Otuzüçüncü Fasıl Her kimse, her nerede bulunursa bulunsun, kendi ihtiyâcının yanındadır

Tercüme: “Bizden uzak ol; artık aramızda yakınlık kalmadı, dediler. Bu, nasıl olur; oysa benim ihtiyacım sizsiniz; uzak olabilir miyim ?”

Bilinsin ki her bir kimse, her nerede bulunursa bulunsun, kendi ihtiyâcının yanındadır; hiç ondan ayrılmaz; ve her bir canlı, kendi ihtiyâcının yanında bulunur. Şöyle ki, ihtiyâcı ona babasından ve anasından daha yakındır ve ona yapışıktır ve onun ihtiyâcı, bir yular gibi kendisini bir o tarafa, bir bu tarafa çeken bir bağdır. Oysa bir kimsenin kendisini bağlaması düşünülemez. Şu halde mecbûren onu başka birisi bağlamış olur. Örneğin sağlıklı olmayı isteyen bir kimse, kendisini hasta etmemiş olur; çünkü o kimsenin hem hastalığı ve hem de sağlıklı olmayı istemesi düşünülemez. Ve kendi ihtiyâcının yanında bulunması, ihtiyâcını karşılayan kimsenin yanında bulunmasını gerektirir. Ve mâdemki kendi yuları ile berâberdir, o halde bu yuları çeken kimse ile de berâber olur. Ancak onun bakışı kendi yularınadır. Onun için yuları çekenin pek değeri bilinmez. Eğer bakışı, yuları çekene olsaydı, yulardan kurtulurdu. Ve onun yuları bu yuları çeken olurdu. Ona yuları, yularsız olarak yuları çekene gitmediği ve yulara bakıcı olduğu için takmışlardır. Hiç şüphesiz “Se nesimuhu alel hurtûm” (Kâlem, 68/16) “Biz yakında onun burnuna damga vuracağız” yânî o bizim arkamızdan yularsız gelmediği için, isteği olmaksızın onun burnuna halkayı takıp çekeriz, buyrulur.
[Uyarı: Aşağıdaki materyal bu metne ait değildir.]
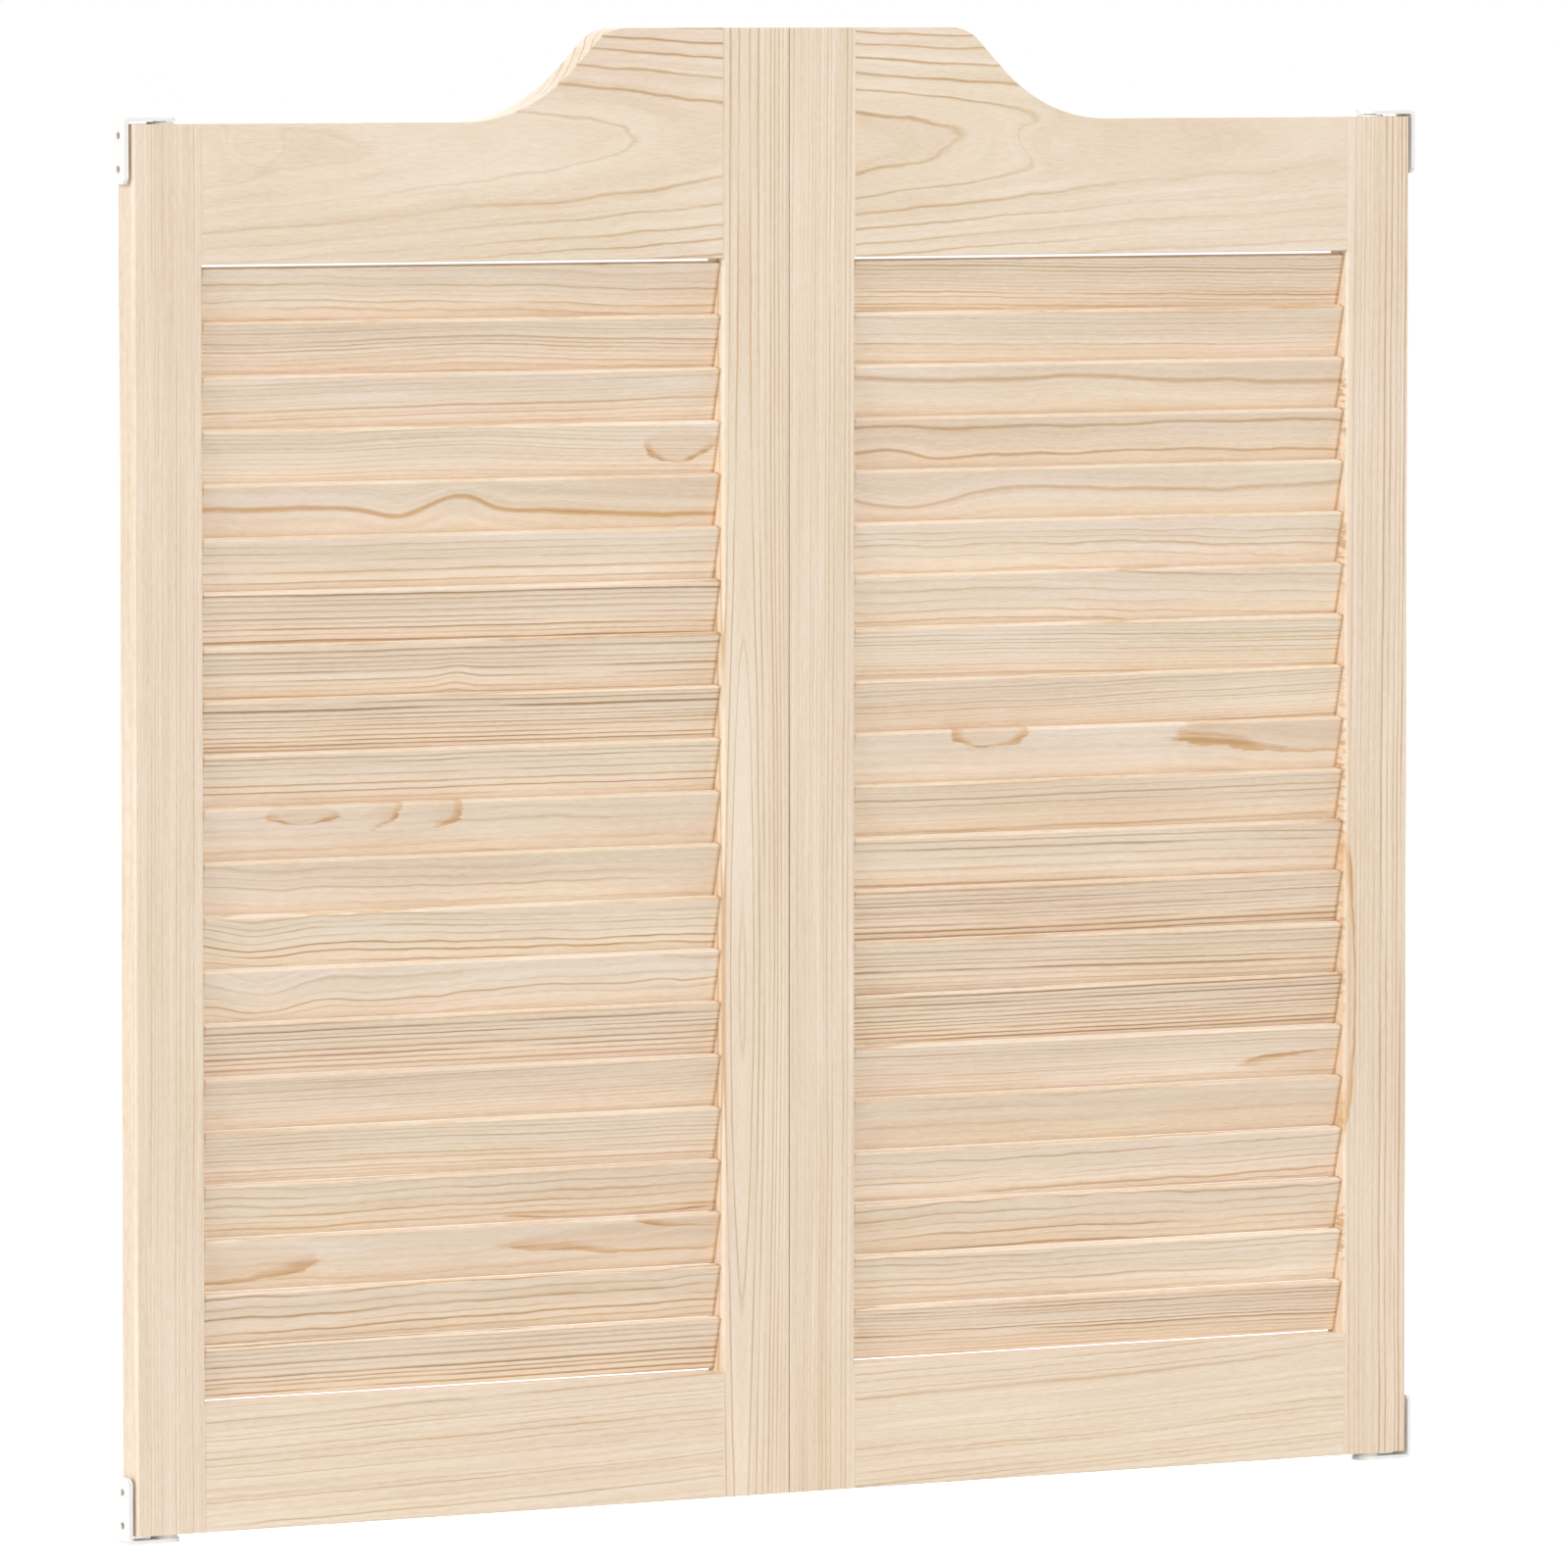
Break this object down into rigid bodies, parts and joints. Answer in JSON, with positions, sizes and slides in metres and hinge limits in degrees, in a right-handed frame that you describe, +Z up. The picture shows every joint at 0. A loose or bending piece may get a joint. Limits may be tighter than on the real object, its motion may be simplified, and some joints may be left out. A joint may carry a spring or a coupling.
{
  "type": "cafe swinging doors",
  "caption": "Pair of low louvred pine cafe doors with S-curved top rails; each leaf swings both ways on pivot brackets for the jambs.",
  "frame": {"origin": "midway between the jambs, at mid-thickness of the closed leaves, level with the underside of the bottom brackets", "axes": "+X along the doorway to the right leaf, +Y through the doorway to the back, +Z up; the front is at -Y"},
  "size_m": [0.91, 0.02, 0.9048],
  "materials": {
    "pine": "raw planed pine, matt",
    "nylon": "natural white nylon, matt",
    "painted_steel": "white powder coat, satin",
    "zinc_steel": "zinc plated"
  },
  "bodies": {
    "jamb_hardware": {"left_top_jamb_bracket": "painted_steel", "left_bottom_jamb_bracket": "painted_steel", "right_top_jamb_bracket": "painted_steel", "right_bottom_jamb_bracket": "painted_steel", "pivot_pins": "zinc_steel", "thrust_washers": "nylon"},
    "left_leaf": {"left_bottom_rail": "pine", "left_hinge_stile": "pine", "left_meeting_stile": "pine", "left_pivot_bushes": "nylon", "left_slat_01": "pine", "left_slat_02": "pine", "left_slat_03": "pine", "left_slat_04": "pine", "left_slat_05": "pine", "left_slat_06": "pine", "left_slat_07": "pine", "left_slat_08": "pine", "left_slat_09": "pine", "left_slat_10": "pine", "left_slat_11": "pine", "left_slat_12": "pine", "left_slat_13": "pine", "left_slat_14": "pine", "left_slat_15": "pine", "left_slat_16": "pine", "left_slat_17": "pine", "left_slat_18": "pine", "left_slat_19": "pine", "left_slat_20": "pine", "left_slat_21": "pine", "left_top_rail": "pine"},
    "right_leaf": {"right_bottom_rail": "pine", "right_hinge_stile": "pine", "right_meeting_stile": "pine", "right_pivot_bushes": "nylon", "right_slat_01": "pine", "right_slat_02": "pine", "right_slat_03": "pine", "right_slat_04": "pine", "right_slat_05": "pine", "right_slat_06": "pine", "right_slat_07": "pine", "right_slat_08": "pine", "right_slat_09": "pine", "right_slat_10": "pine", "right_slat_11": "pine", "right_slat_12": "pine", "right_slat_13": "pine", "right_slat_14": "pine", "right_slat_15": "pine", "right_slat_16": "pine", "right_slat_17": "pine", "right_slat_18": "pine", "right_slat_19": "pine", "right_slat_20": "pine", "right_slat_21": "pine", "right_top_rail": "pine"}
  },
  "joints": [
    {"name": "left_swing", "type": "hinge", "parent": "jamb_hardware", "child": "left_leaf", "pos_m": [-0.42705, 0, 0.4268], "axis": [0, 0, 1], "range_deg": [-90, 90], "stiffness_Nm_per_rad": 0.8},
    {"name": "right_swing", "type": "hinge", "parent": "jamb_hardware", "child": "right_leaf", "pos_m": [0.42705, 0, 0.4268], "axis": [0, 0, 1], "range_deg": [-90, 90], "stiffness_Nm_per_rad": 0.8}
  ]
}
Tercüme: “Seksen yaşından sonra, oyun olur mu derler. Ben de sekseninden önce oyun olur mu derim.”

Hak Teâlâ fazlından ihtiyarlara, çocukların haberdâr olmadığı bir arzû ve meyli ihsân etmiştir. Çünkü meyil ve arzû, o fazl sebebiyle tâzelik getirir ve sıçratır ve güldürür ve eğlence arzûsunu verir. Nitekim çocuk nasıl ki cihânı yeni görüp usanmamış ise, bu ihtiyar da yeni cihânı görür ve böylece o yeni âlemin eğlencesini arzû eder ve eti ve kanı çoğalır.

Tercüme: “Her bir ak kıl ortaya çıktıkça, oyuncaktan ibâret bir merkeb, koşar bir halde olursa, ihtiyarlığın güçlüğü çok büyük bir şey olur. Yânî ihtiyarlık ilerledikçe, oyun ve eğlence ile meşgûliyet de artar ise, o ihtiyarlık zorlu bir hâl olur.”

Şimdi ihtiyarlığın celâleti, Hakk’ın celâletinden daha çok olur. Çünkü Hakk’ın celâletinin bahârı zuhûra gelir ve ihtiyarlığın sonbaharı, ona gâlib olur; ve sonbahara mensûb olan tabîatı kendisini bırakmaz. Şimdi Hakk’ın fazlı olan bahârının zaafıdır ki, her bir dişin dökülmesi ile Hakk’ın bahârının gülüşü eksilir; ve her bir kılın ağarmasıyla Hakk’ın fazlının hoşluğu kaybolur; ve sonbahara mensûb olan her bir gözyaşı yağmuru ile hakîkatler bağı kederli olur.